I’ve heard of DV shelters that wouldn’t take childless women! That makes no sense to me. What’s she supposed to do, go back to him and have a baby so they’ll help her? :mad:

And if you, and/or the abusing household, own the property, you’re REALLY stuck.

Before I knew her, I had a roommate (we were college students in our late 20s) who had been in an abusive relationship, and because she refused to leave him, all her friends and her family all ended up getting unlisted phone numbers, just because of her, and would not give her the numbers, either. The ones who stuck beside her just plain old got fed up with all the tearful 3am phone calls.

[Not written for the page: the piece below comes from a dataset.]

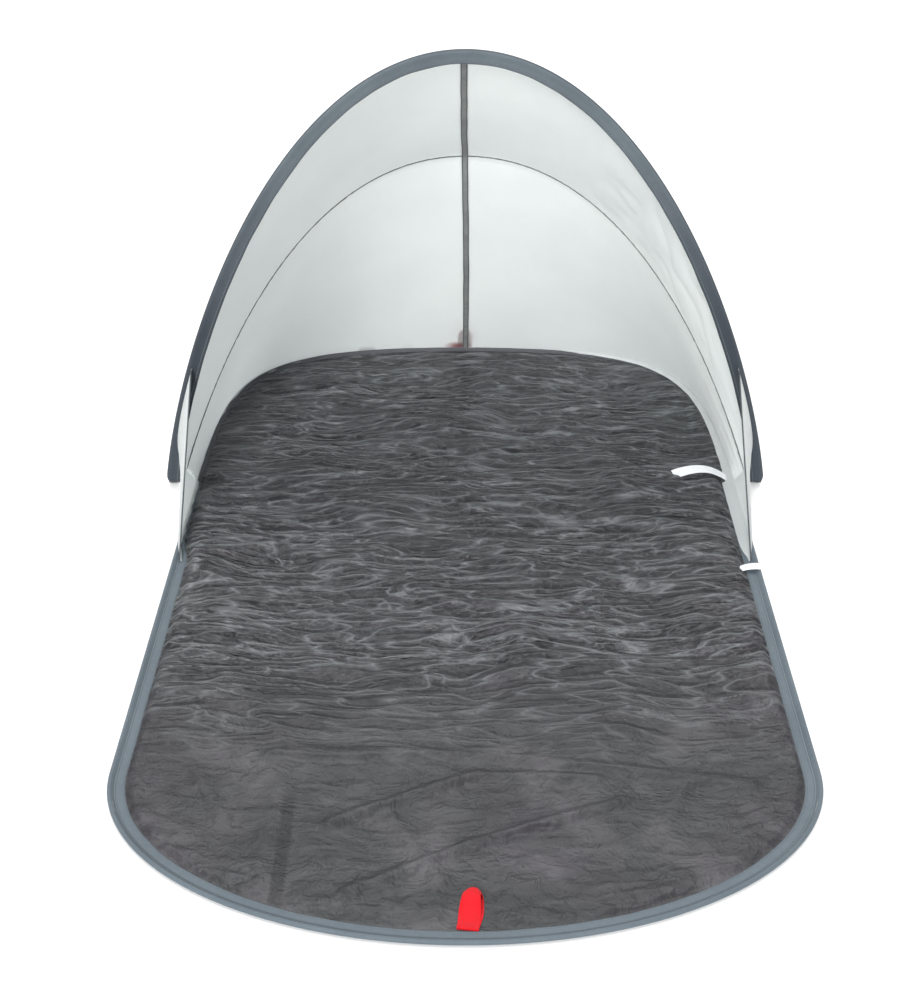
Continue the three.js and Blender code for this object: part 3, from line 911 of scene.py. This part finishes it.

I don’t really care whether you think I am more “valiant and compassionate” than you. The original issue here was the fact that victims of domestic violence are being punished for calling the police for help, since landlords are being fined for not evicting them. One need not be a saint or Mother Theresa to see the injustice of this law.
I don’t know who promised you a life untouched by trouble, but sorry, they lied.

I don’t know who promised you that victims of domestic violence can continue to live somewhere with impunity if, through choosing to stay with an abuser, they continually degrade the quality of life of their neighbors. But sorry, they lied. Again, people are routinely evicted for persistently causing noise disturbances, which DV arguments will almost always cause.